Cooled working gas stream 102 is expanded in a first expansion, such as by passing through Joule-Thomson valve 155, to produce an expanded gas stream 103 at a first temperature, which, in the case where the working gas stream comprises natural gas, is typically within the range of from −120 to −200° F. The first expansion may be with or without the production of shaft work. In the embodiment of the invention illustrated in the FIGURE, the first expansion is a Joule-Thomson expansion which results in a two-phase stream 103 which is passed to phase separator 156 wherein it is separated for purposes of distribution, in vapor stream 104 and liquid stream 105, into a common pass of heat exchanger 150 and subsequently in heat exchanger 140. Alternatively streams 104 and 105 may be warmed in separate passages of each of heat exchangers 150 and 140. Although illustrated as separate elements in the FIGURE, those skilled in the art will recognize that heat exchangers 150 and 140 may be combined into a single core.
The expanded gas stream is warmed by passage through heat exchanger 150 to provide cooling to product gas, as will be more fully described below. Resulting expanded gas stream 106 is further warmed in heat exchanger 140 to provide cooling by indirect heat exchange to the product gas and also to the cooling gas stream 100.
A portion 107 of stream 106, typically from 30 to 60 percent of stream 106, is withdrawn after partial traverse of heat exchanger 140 and passed to turboexpander 170 wherein it is turboexpanded to provide turboexpanded gas stream 108 having a second temperature which exceeds the first temperature. Generally the temperature of turboexpanded gas stream 108 will be at least 30° F. greater than the temperature of expanded gas stream 103. When the working gas comprises natural gas, the temperature of turboexpanded gas stream 108 is typically within the range of from −30 to −100° F.
In the embodiment of the invention illustrated in the FIGURE, turboexpanded stream 108 is passed to phase separator 175 and the vapor and liquid fractions are passed in respective streams 109 and 110 to a common pass of heat exchanger 140. Within heat exchanger 140 the turboexpanded gas stream is warmed by indirect heat exchange to provide cooling to working gas stream 100 and also to the product gas stream. Resulting warmed turboexpanded gas stream 111 is withdrawn from heat exchanger 140 and may be recovered.
A portion 112 of expanded gas stream 106 which is not passed to the turboexpander, is passed to compressor 160, which is preferably powered by the shaft work of expansion derived from turboexpander 170 and illustrated in representational form 162. After compression, the gas in stream 113 may be cooled in heat exchanger 161 and recovered in stream 114.
Product gas in stream 200 is passed through heat exchanger 140 wherein it is cooled by indirect heat exchange with the warming Joule-Thomson expanded gas and also the warming turboxpanded gas. Product gas 200 may have the same composition as, or may have a different composition from, working gas 100. In a particularly preferred embodiment of this invention, both working gas 100 and product gas 200 comprise natural gas and are both taken from a high pressure natural gas transmission pipeline or gas well.

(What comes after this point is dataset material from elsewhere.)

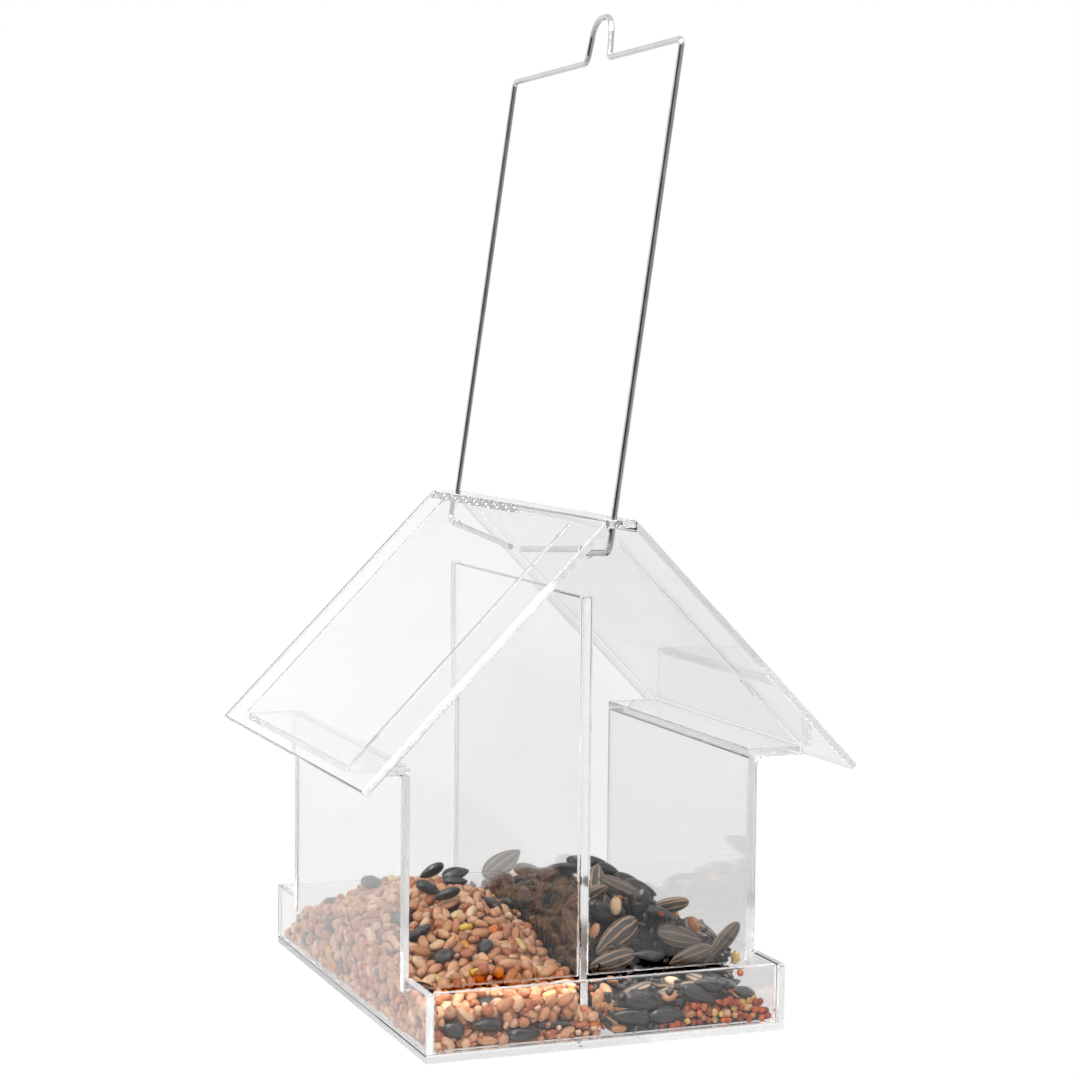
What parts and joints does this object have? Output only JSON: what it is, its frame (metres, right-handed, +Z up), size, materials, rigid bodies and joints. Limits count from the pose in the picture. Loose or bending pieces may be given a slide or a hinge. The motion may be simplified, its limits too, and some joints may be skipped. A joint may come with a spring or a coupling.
{
  "type": "hanging bird feeder",
  "caption": "House-shaped hanging bird feeder of clear acrylic sheet, with a divided seed hopper, open trays front and back, a lift-up roof and a wire hanger.",
  "frame": {"origin": "centre of the tray floor's underside, where the feeder stands on a table", "axes": "+Z up, +Y along the ridge towards the back, +X to the right seen from the front"},
  "size_m": [0.1634, 0.1714, 0.3248],
  "materials": {
    "clear_acrylic": "polished clear sheet",
    "galvanised_wire": "drawn wire, dull zinc coat",
    "seed_mix": "dry grain",
    "sunflower_seed": "dry husk"
  },
  "bodies": {
    "house": {"tray_floor": "clear_acrylic", "tray_front_rim": "clear_acrylic", "tray_back_rim": "clear_acrylic", "left_side_wall": "clear_acrylic", "right_side_wall": "clear_acrylic", "front_gable_wall": "clear_acrylic", "back_gable_wall": "clear_acrylic", "center_divider": "clear_acrylic", "left_eave_ledge": "clear_acrylic", "right_eave_ledge": "clear_acrylic", "seed_mix_heap": "seed_mix", "sunflower_seed_heap": "sunflower_seed"},
    "hanger": {"wire_hanger": "galvanised_wire"},
    "roof": {"roof_left_panel": "clear_acrylic", "roof_right_panel": "clear_acrylic", "roof_ridge_strip": "clear_acrylic"}
  },
  "joints": [
    {"name": "hanger_swing", "type": "hinge", "parent": "house", "child": "hanger", "pos_m": [-0.0004, 0, 0.1513], "axis": [0, 1, 0], "range_deg": [-8.05, 0]},
    {"name": "roof_lift", "type": "slide", "parent": "hanger", "child": "roof", "axis": [0.14, 0, 0.9901], "range_m": [0, 0.145]}
  ],
  "couplings": [
    {"joint": "hanger_swing", "follows": "roof_lift", "rad_per_m": -0.9685}
  ]
}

Alternatively product gas 200 may be derived from another natural gas source or may be a different gas, e.g. nitrogen gas.
Resulting cooled product gas 201, which in the embodiment illustrated in the FIGURE is a two-phase stream, is passed to phase separator 145. A similar vessel to vessel 145 may be employed for hydrocarbon removal from steam 101 if feed constituents of stream 100 may freeze out at the temperature of stream 103. Liquid is withdrawn from phase separator 145 in stream 202, passed through valve 146 and, in the embodiment illustrated in the FIGURE, passed in stream 203 for combination with stream 108 and further processing as was described above. Vapor is withdrawn from phase separator 145 in stream 204 and further cooled by passage through heat exchanger 150 by indirect heat exchange with warming Joule-Thomson expanded first gas. The resulting cooled product gas stream 205 is then recovered, preferably after undergoing liquefaction. Product gas stream 205 may be depressurized into liquefied natural gas or may be refrigerated further.
Inlet temperature control on turbine 170 is important to operation. Such control may be affected by way of bypass lines configured around heat exchanger 140. As an example, expanded cold gas from the inlet of heat exchanger 140 can be joined with a side stream (as shown) to decrease the inlet temperature of turbine. Such an option may be important for controlling the temperature at which heavier hydrocarbons are separated from the liquefaction feed in vessel 145. A similarly important option for operation involves inlet temperature control on compressor 160. It is possible to bypass a portion of the colder side draw from exchanger 140 into the inlet of compressor 160. In so doing, the pressure increase across the compressor can be increased. This may facilitate subsequent combination of the compressor discharge with the inlet feed gas 100 or return back to the high-pressure source. An externally powered compressor may be employed for this purpose as well.
The FIGURE depicts the separation of high-boiling constituents from the cooling/liquefaction stream 200 via phase separator 145. The condensable compounds can be directed to the turbine exhaust as shown or may be taken as a separate product. Alternatively, the heavier hydrocarbons may be directed to several stages of partial condensation and/or distillation for the production of products. In the case of natural gas such products may include, LPG, propane or butane product streams. In addition, the liquid fraction obtained from vessel 175 may also be directed to such recovery means (rather than vaporization as shown). If necessary, a phase separator may be employed on the working gas stream and used to extract heavier hydrocarbons in a fashion comparable to that shown for the product gas stream. In some instances stream 100 may be available at a pressure such that two phases are not formed upon pressure reduction at valve 155. In this scenario, phase separation vessel 156 may be unnecessary.
In the FIGURE, streams 100 and 200 are shown as separate process streams. This feature illustrates the fact that such streams may be derived from different sources or in fact may be different gases. In some instances, the gases may be relatively pure components. In this situation, phase separation means 175 and 145 may be unnecessary and may be excluded from the process without loss of efficiency. In the case where streams 100 and 200 are derived from the same source (e.g. a high-pressure natural gas pipeline) a single integrated or staged process may be used for pretreatment purposes. As an example, a single feed stream may be fed to a dehydration system. The dehydration could be by physical means (cooling/condensation) and subsequent adsorption, such as temperature swing adsorption. The combined stream may then be split into streams 100 and 200. Liquefaction stream 200 may be treated for CO2 removal in a separate process.